Same with the White Sox.

"It was like the season: We never let them get into a position where they could put the pressure on us," Alomar said. "We managed to always keep it on them. They always felt they had to win the next game. It's a lot easier to play that way."

It all ended on a cold night when the wind blew and the dugouts were heated and the people sat in the stands with blankets over their legs, drinking hot chocolate. A winter postscript for a summer season.

It ended when Stewart simply refused to give in. He is 36, not the pitcher he was when he was a 20-game winner with the Athletics. His fastball has lost valuable inches, and his forkball doesn't have the same bite. But the force of his will is remarkable when the games matter most.

The Jays staked him to a two-run lead in the second inning last night. He gave it right back in the next inning. When he was given another lead in the fourth -- the Sox committed two errors, leading to an unearned run -- he wasn't about to yield again.

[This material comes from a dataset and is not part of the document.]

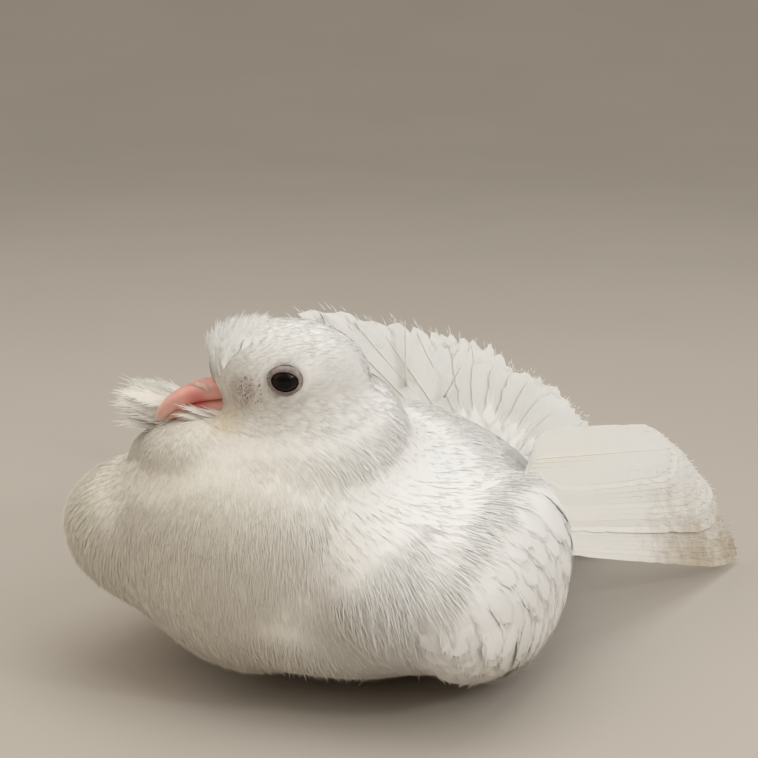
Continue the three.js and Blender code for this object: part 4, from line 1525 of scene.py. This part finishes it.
class PIGEON_OT_bill(bpy.types.Operator):
    """Models the two halves of the bill and the cere with its nostrils"""

    bl_idname = "pigeon.bill"
    bl_label = "Bill"

    def execute(self, context):
        colours = context.scene.pigeon_colours
        horn = bill_material(colours)
        for name, stations, path, width, height in (
            ("bill_upper", 24,
             ((0, -12.5, -2.8), (0, -19.2, -3.9), (0, -24.6, -6.2), (0, -27.6, -8.8), (0, -28.3, -10.6)),
             (4.1, 1.6, 0.25), (2.2, 1.9, 0.3)),
            ("bill_lower", 20, ((0, -11.5, -6.9), (0, -19, -7.3), (0, -23.8, -8.7), (0, -26.8, -10.3)),
             (3.8, 1.5, 0.25), (1.7, 1.8, 0.25)),
        ):
            deselect_all()
            half = drawn_bar(f"{name}_horn", stations, 28, bill_shape(path, width, height))
            finish_with(half, "SUBSURF", levels=1, render_levels=1)
            smooth_shaded(half)
            placed(half, "bill_horn", horn, name)
        self.cere(colours)
        return {"FINISHED"}

    def cere(self, colours):
        deselect_all()
        cere = ball("cere_skin", 56, 36)
        way = read_points(cere)
        points = way * (4.3, 4.6, 1.9) + (0, -17.4, -2.9)
        cleft = np.exp(-(way[:, 0] / 0.13) ** 2) * (way[:, 2] > 0)
        points[:, 2] -= 0.55 * cleft
        for _, side in SIDES:
            slit = np.abs(points[:, 2] + 2.8 + 0.25 * (points[:, 1] + 19)) / 0.5
            near = np.exp(-slit ** 2 - ((points[:, 1] + 19.4) / 1.8) ** 4) * (points[:, 0] * side > 1.5)
            points[:, 0] -= side * 0.8 * near
        write_points(cere, from_head(points) * MM)
        smooth_shaded(cere)
        placed(cere, "cere_skin", cere_material(colours), "cere")


class PIGEON_OT_eyes(bpy.types.Operator):
    """Models both eyes and the wrinkled lids round them"""

    bl_idname = "pigeon.eyes"
    bl_label = "Eyes and lids"

    def execute(self, context):
        wet = eye_material()
        lid_skin = lid_material()
        for name, side in SIDES:
            deselect_all()
            eye = ball(f"eyeball_{name}", 64, 48)
            way = read_points(eye)[:, (2, 1, 0)] * (side, 1, 1)
            write_points(eye, from_head(way * EYE_REACH + EYE_AT * (side, 1, 1)) * MM)
            facing_out(eye)
            smooth_shaded(eye)
            placed(eye, "eye_glass", wet, f"eye_{name}")
            placed(self.lids(name, side), "cere_skin", lid_skin)
        return {"FINISHED"}

    def lids(self, name, side):
        deselect_all()
        bpy.ops.mesh.primitive_torus_add(
            major_segments=96, minor_segments=20, major_radius=1.0, minor_radius=0.25)
        ring = fresh(f"lids_{name}")
        flat = read_points(ring)
        angle = np.arctan2(flat[:, 1], flat[:, 0])
        spread = np.hypot(flat[:, 0], flat[:, 1])
        inner = (1.25 - spread) / 0.5
        rise = flat[:, 2] / 0.25
        wide = 4.0 - 1.0 * inner
        high = 3.4 - 1.2 * inner
        folds = 0.12 * np.sin(angle * 17 + 2 * np.sin(angle * 3)) * np.sin(math.pi * inner)
        across, up = wide * np.cos(angle), high * np.sin(angle)
        y = across * math.cos(LID_TILT) + up * math.sin(LID_TILT)
        z = -across * math.sin(LID_TILT) + up * math.cos(LID_TILT)
        on_eye = EYE_REACH[0] * np.sqrt(1 - np.minimum(np.hypot(y, z) / 3.7, 0.98) ** 2) + 0.14
        share = ease(inner, 0.1, 0.8)
        level = self.skin_level(y, z, side) * (1 - share) + on_eye * share
        x = np.maximum(level, on_eye) + folds + 0.22 * rise
        write_points(ring, from_head((np.stack((x, y, z), 1) + EYE_AT) * (side, 1, 1)) * MM)
        facing_out(ring)
        smooth_shaded(ring)
        return ring

    def skin_level(self, y, z, side):
        """How far out of the eye's middle the skin lies at places round the eye."""
        level = []
        turned = Vector(HEAD_TURN @ (-side, 0.0, 0.0))
        for place in from_head((np.stack((np.full(len(y), 18.0), y, z), 1) + EYE_AT) * (side, 1, 1)):
            at, _, _, _ = skin_surface().tree.ray_cast(Vector(place), turned)
            if at is None:
                raise RuntimeError("the lids reach past the skin")
            level.append(to_head(np.array(at))[0] * side - EYE_AT[0])
        return np.array(level)


class PIGEON_OT_feet(bpy.types.Operator):
    """Models the feet folded under the belly, with scutes on top and claws"""

    bl_idname = "pigeon.feet"
    bl_label = "Feet"

    def execute(self, context):
        skin = foot_material(context.scene.pigeon_colours)
        horn = claw_material()
        for name, side in SIDES:
            ankle = np.array((17 * side, 6, 4.5))
            shank = [(19 * side, 30, 12.5), (18 * side, 18, 8), ankle]
            parts = [self.bar(f"shank_{name}", shank, 2.3, 2.3, 0.12)]
            claws = []
            for number, (turn, length) in enumerate(((-28, 25), (0, 32), (26, 25), (180, 16))):
                turn = math.radians(turn)
                ahead = np.array((math.sin(turn) * side, -math.cos(turn), 0))
                middle = ankle + ahead * (0.5 * length)
                middle[2] = 2.5
                end = ankle + ahead * (length - 5.5)
                end[2] = 1.8
                tip = ankle + ahead * (length - 0.4)
                tip[2] = 0.7
                parts.append(self.bar(f"toe_{name}_{number}", [ankle, middle, end], 2.3, 1.35, 0.14))
                bend = (end + tip) / 2 + np.array((0, 0, 0.6))
                claws.append(self.bar(f"claw_{name}_{number}", [end - ahead, bend, tip], 1.0, 0.15, 0.0))
            foot = joined(parts, f"foot_skin_{name}")
            smooth_shaded(foot)
            placed(foot, "foot_skin", skin, f"foot_{name}")
            claw = joined(claws, f"claws_{name}")
            smooth_shaded(claw)
            placed(claw, "bill_horn", horn)
        return {"FINISHED"}

    def bar(self, name, path, thick, thin, scutes):
        def shape(angle, along):
            place, heading = along_curve(path, along)
            across = unit(np.cross(heading, UP))
            top = unit(np.cross(across, heading))
            radius = thick + (thin - thick) * along
            ridge = 1 + scutes * np.abs(np.sin(along * math.pi * 9)) * (np.sin(angle) > 0)
            ends = np.sqrt(np.clip(1 - (2 * along - 1) ** 8, 0.05, 1))
            radius = radius * ends * ridge
            points = place + across * (np.cos(angle) * radius)[:, None]
            points += top * (np.sin(angle) * radius)[:, None]
            points[:, 2] = np.maximum(points[:, 2], SKIN_FLOOR)
            return points * MM
        deselect_all()
        return drawn_bar(name, 28, 14, shape)


class PIGEON_PT_panel(bpy.types.Panel):
    """Lists the pieces of the pigeon and the sizes and colours that shape them"""

    bl_idname = "PIGEON_PT_panel"
    bl_label = "Fantail Pigeon"
    bl_space_type = "VIEW_3D"
    bl_region_type = "UI"
    bl_category = "Pigeon"

    def draw(self, context):
        scene = context.scene
        for group in (scene.pigeon_sizes, scene.pigeon_colours, scene.pigeon_stage):
            box = self.layout.box()
            for name in group.__annotations__:
                box.prop(group, name)
        for operator in OPERATORS:
            self.layout.operator(operator.bl_idname)


GROUPS = (
    ("pigeon_sizes", PigeonSizes),
    ("pigeon_colours", PigeonColours),
    ("pigeon_stage", PigeonStage),
)
OPERATORS = (
    PIGEON_OT_stage, PIGEON_OT_skin, PIGEON_OT_coat, PIGEON_OT_wing_coverts, PIGEON_OT_skirt,
    PIGEON_OT_head_coat, PIGEON_OT_tufts, PIGEON_OT_flight, PIGEON_OT_fan, PIGEON_OT_tail_coverts,
    PIGEON_OT_bill, PIGEON_OT_eyes, PIGEON_OT_feet,
)


def register():
    for name, group in GROUPS:
        bpy.utils.register_class(group)
        setattr(bpy.types.Scene, name, bpy.props.PointerProperty(type=group))
    for cls in (*OPERATORS, PIGEON_PT_panel):
        bpy.utils.register_class(cls)


def unregister():
    for cls in (PIGEON_PT_panel, *reversed(OPERATORS)):
        bpy.utils.unregister_class(cls)
    for name, group in reversed(GROUPS):
        delattr(bpy.types.Scene, name)
        bpy.utils.unregister_class(group)


def main():
    register()
    for operator in OPERATORS:
        group, name = operator.bl_idname.split(".")
        getattr(getattr(bpy.ops, group), name)()


if __name__ == "__main__":
    main()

The Sox put runners on base with less than two out in the fifth, sixth and seventh, but each time Stewart kept a run from scoring. He left in the eighth with a one-run lead, having allowed but four hits. He was the winner when the Jays blew it open in the ninth.

His record in league championship series games is 8-0. Four times he has won the game that clinched the pennant.

"It's never been done before, and it'll probably never be done again," American League president Bobby Brown said as he awarded Stewart the trophy as the series MVP. "It's tough to go .500 in the playoffs. You're pitching against the best teams and usually the best pitchers. To go 8-0 is just a fabulous accomplishment."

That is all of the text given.